1. Listen To Your Heart – Roxette 1989 was a good year for Roxette, essentially bookended by #1 singles. "The Look" had been a #1 hit in January, and "Listen To Your Heart" hit #1 for this one week in November. There are few musical similarities between the two songs: "Listen To Your Heart" sounds like a Heart power ballad from the mid-80s, similar to "Alone" or "Never." (I have confirmed that the two songs were not written by the same people.) Another interesting tidbit: "Listen To Your Heart" was the first ever single to be released solely on cassette – no 45 RPM was issued.
If "Listen To Your Heart" has been in your head in recent years, you can blame a group called D.H.T., a dance/pop group from Belgium. They released a remake of the song in their home country in 2003, and eventually reached the U.S. #8 in August of 2005. D.H.T. has found popularity with two mixes: a sparse ballad version, and a driving trance version.
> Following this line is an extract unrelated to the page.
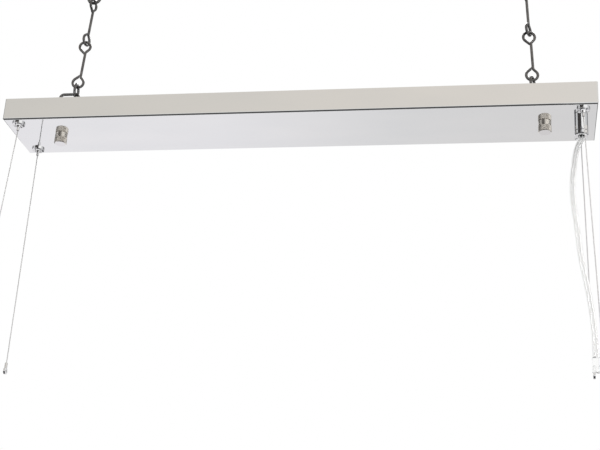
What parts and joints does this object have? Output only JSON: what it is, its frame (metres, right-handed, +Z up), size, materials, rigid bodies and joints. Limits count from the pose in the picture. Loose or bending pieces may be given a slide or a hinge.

My gym seems to like the dance version a lot, so it’s been forced into my brain to the point where I actually find it tolerable – and lead singer Edmee has a fantastic voice. Songwriters Per Gessle (also 1/2 of Roxette) and Mats Persson won BMI’s Dance Song of the Year for the tune in November 2005. Don’t forget D.H.T., because we’ll be discussing them in an entry in the very near future.